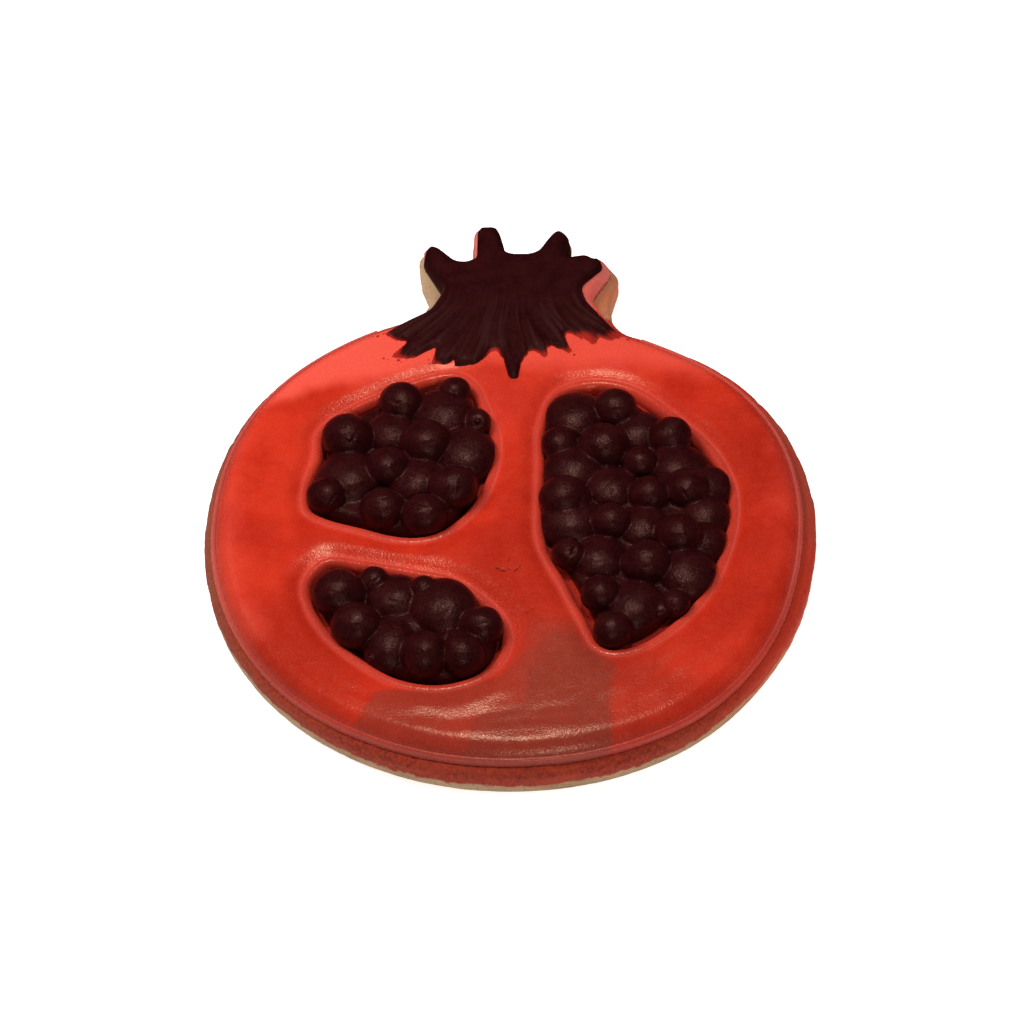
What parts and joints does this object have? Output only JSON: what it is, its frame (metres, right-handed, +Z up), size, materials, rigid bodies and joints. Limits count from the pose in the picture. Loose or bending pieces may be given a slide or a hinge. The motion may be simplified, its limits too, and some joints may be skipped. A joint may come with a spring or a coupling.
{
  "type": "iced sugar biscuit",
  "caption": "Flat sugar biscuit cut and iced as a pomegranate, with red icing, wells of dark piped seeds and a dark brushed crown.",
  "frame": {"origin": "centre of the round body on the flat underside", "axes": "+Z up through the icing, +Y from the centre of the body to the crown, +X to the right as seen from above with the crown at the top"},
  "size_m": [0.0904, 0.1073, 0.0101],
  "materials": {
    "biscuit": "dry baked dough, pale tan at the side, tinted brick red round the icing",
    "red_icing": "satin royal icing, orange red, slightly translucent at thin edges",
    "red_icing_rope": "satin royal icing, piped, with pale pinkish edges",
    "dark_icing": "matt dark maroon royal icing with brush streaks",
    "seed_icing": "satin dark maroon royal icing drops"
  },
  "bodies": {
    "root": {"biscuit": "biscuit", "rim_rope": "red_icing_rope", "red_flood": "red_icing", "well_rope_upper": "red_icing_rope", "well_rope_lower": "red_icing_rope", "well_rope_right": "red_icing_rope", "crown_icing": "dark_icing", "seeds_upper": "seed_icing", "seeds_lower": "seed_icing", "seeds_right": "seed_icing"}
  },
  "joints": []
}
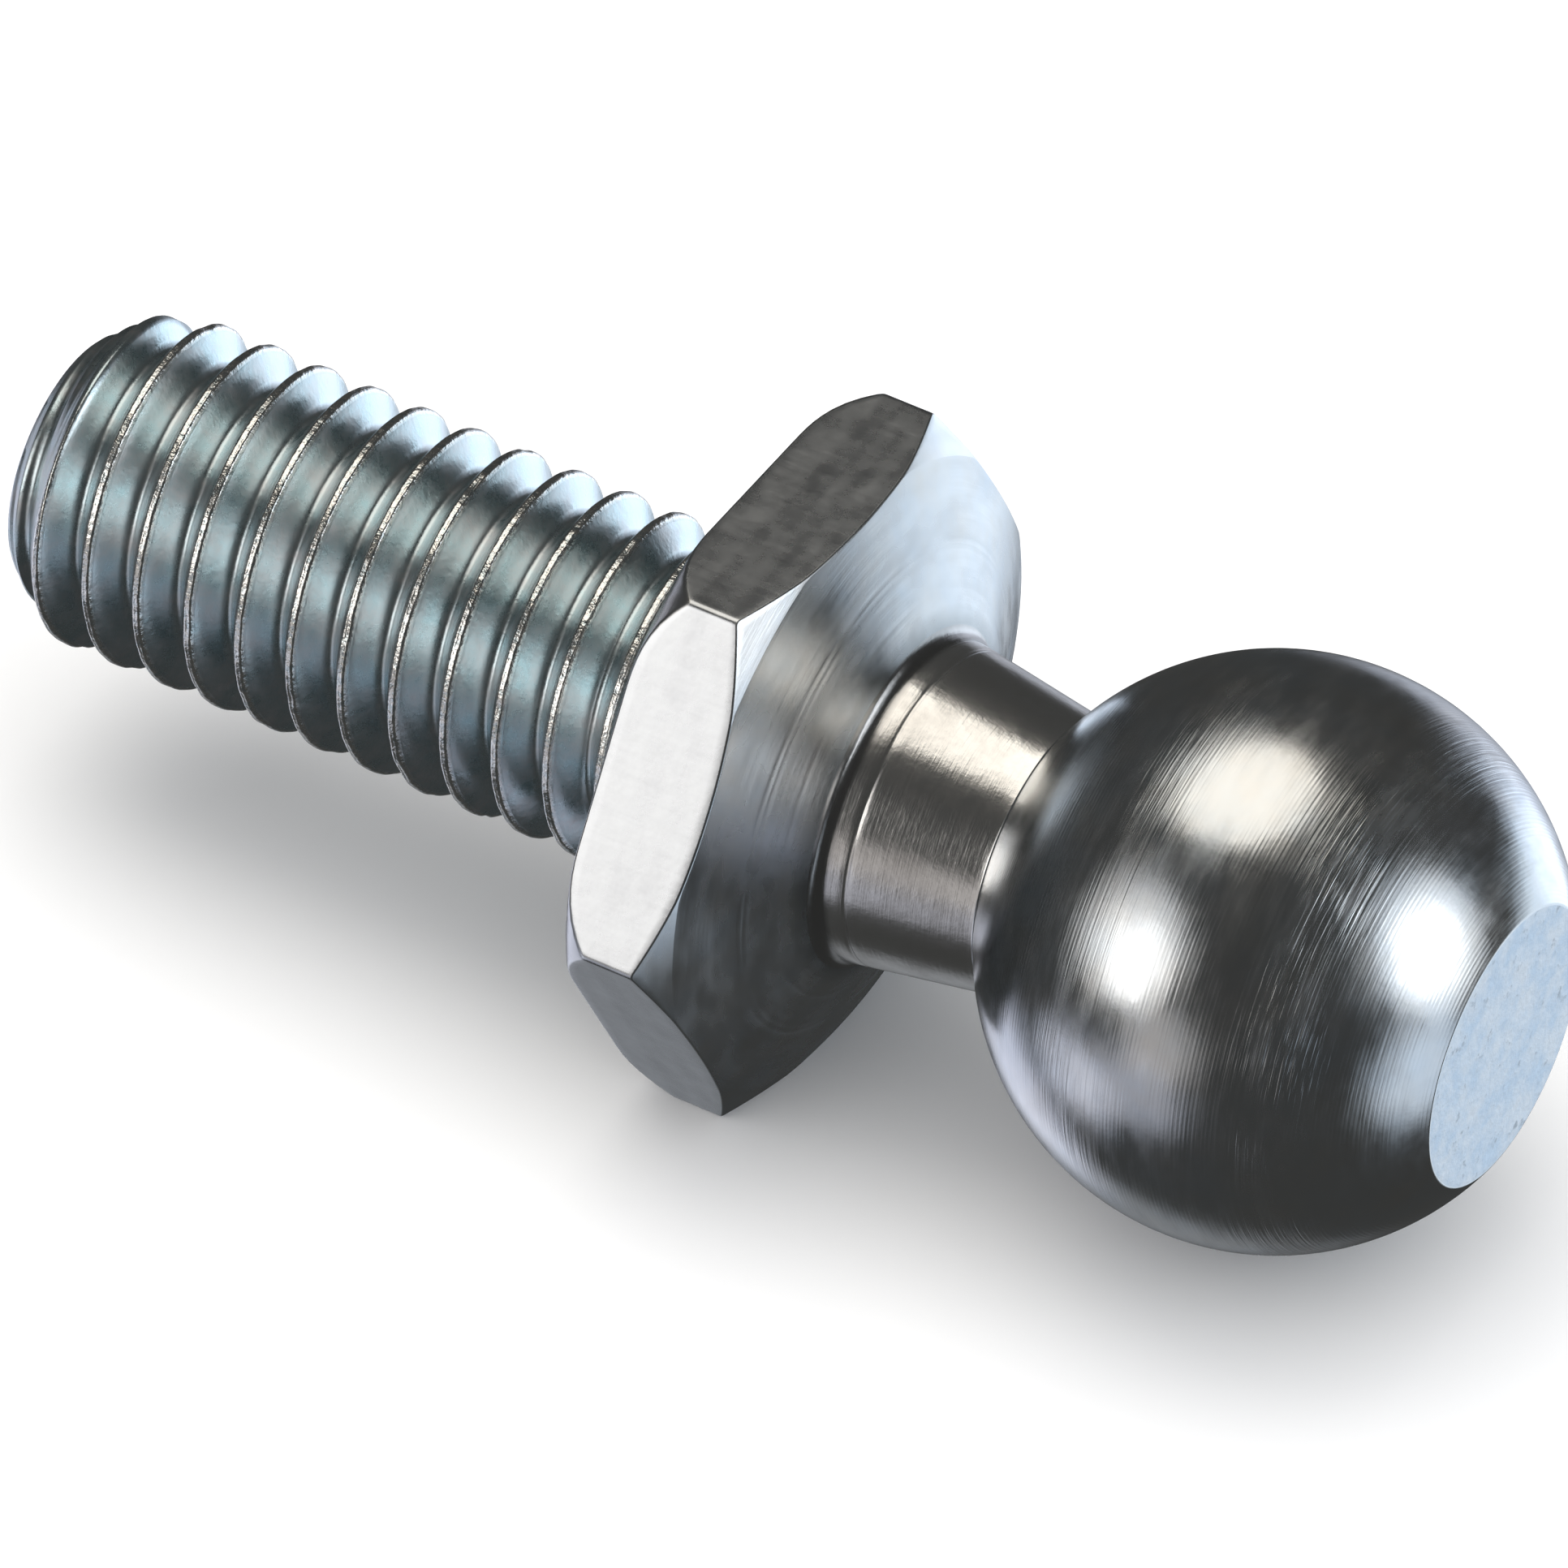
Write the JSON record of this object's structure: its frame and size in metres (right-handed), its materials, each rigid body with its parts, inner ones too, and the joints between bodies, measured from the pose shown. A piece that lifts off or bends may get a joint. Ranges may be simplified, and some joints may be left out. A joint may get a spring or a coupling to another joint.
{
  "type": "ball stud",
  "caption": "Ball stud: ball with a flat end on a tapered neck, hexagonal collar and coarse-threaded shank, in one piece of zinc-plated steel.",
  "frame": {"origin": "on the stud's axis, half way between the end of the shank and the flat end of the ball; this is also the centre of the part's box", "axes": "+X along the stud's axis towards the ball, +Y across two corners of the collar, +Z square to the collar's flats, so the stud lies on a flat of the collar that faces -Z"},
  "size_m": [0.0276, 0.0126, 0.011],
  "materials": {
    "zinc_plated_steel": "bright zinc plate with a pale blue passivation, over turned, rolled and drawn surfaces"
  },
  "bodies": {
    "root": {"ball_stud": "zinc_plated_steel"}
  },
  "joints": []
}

# # # # # # #

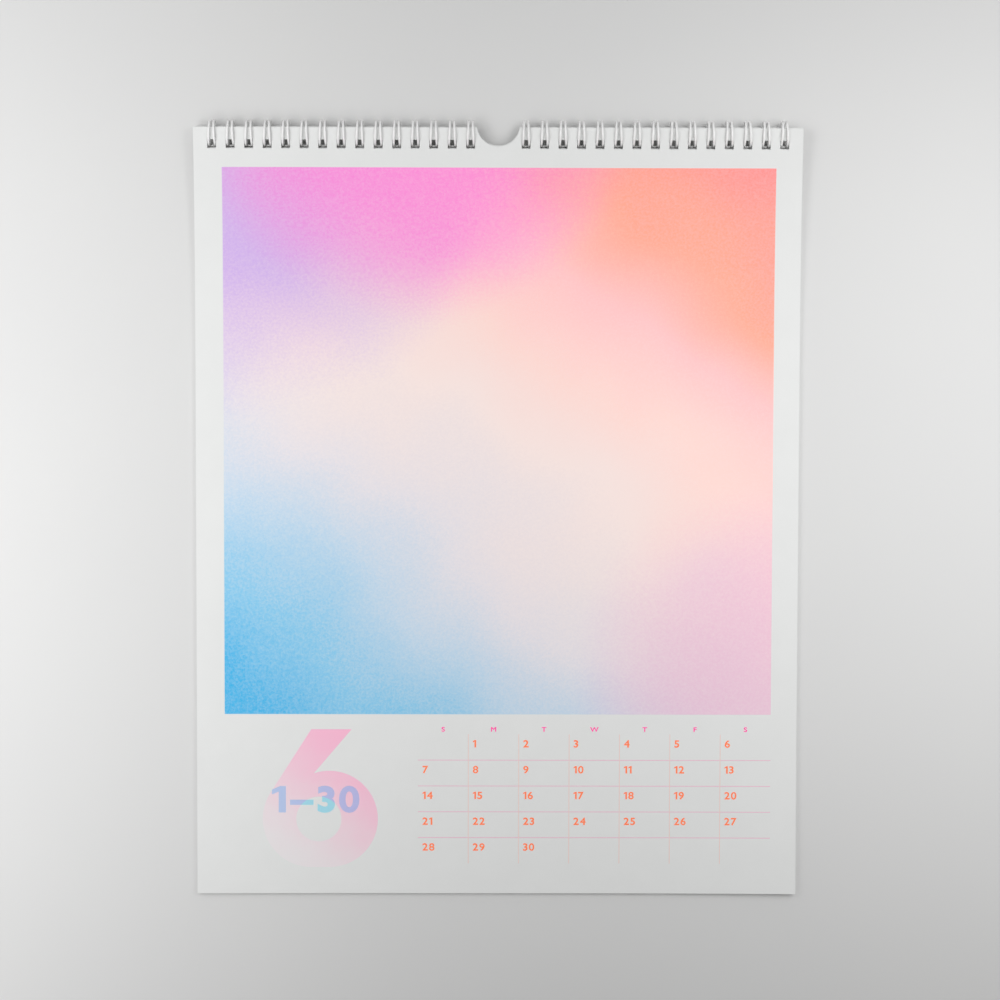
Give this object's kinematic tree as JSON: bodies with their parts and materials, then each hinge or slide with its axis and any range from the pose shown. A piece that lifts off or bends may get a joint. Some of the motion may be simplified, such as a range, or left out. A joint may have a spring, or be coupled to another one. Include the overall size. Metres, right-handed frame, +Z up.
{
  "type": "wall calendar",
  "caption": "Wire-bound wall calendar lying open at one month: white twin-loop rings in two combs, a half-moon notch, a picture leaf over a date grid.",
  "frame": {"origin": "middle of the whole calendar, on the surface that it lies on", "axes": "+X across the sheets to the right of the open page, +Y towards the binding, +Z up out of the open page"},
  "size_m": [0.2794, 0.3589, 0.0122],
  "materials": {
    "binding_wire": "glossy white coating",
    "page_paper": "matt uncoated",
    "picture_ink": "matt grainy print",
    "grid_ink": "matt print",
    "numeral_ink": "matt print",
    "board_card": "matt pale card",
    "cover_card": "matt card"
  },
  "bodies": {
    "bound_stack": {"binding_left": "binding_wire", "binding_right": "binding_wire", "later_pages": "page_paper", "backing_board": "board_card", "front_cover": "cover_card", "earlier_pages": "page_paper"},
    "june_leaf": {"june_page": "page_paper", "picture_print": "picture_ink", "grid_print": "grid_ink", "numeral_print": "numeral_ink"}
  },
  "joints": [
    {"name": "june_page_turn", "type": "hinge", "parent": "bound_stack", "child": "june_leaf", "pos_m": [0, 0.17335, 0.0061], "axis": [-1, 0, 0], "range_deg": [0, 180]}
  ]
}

# # # # # # #

_Exercise brief:_ Lines containing the word "slide" must all be returned from the material above.

_Task response:_
What parts and joints does this object have? Output only JSON: what it is, its frame (metres, right-handed, +Z up), size, materials, rigid bodies and joints. Limits count from the pose in the picture. Loose or bending pieces may be given a slide or a hinge. The motion may be simplified, its limits too, and some joints may be skipped. A joint may come with a spring or a coupling.
Give this object's kinematic tree as JSON: bodies with their parts and materials, then each hinge or slide with its axis and any range from the pose shown. A piece that lifts off or bends may get a joint. Some of the motion may be simplified, such as a range, or left out. A joint may have a spring, or be coupled to another one. Include the overall size. Metres, right-handed frame, +Z up.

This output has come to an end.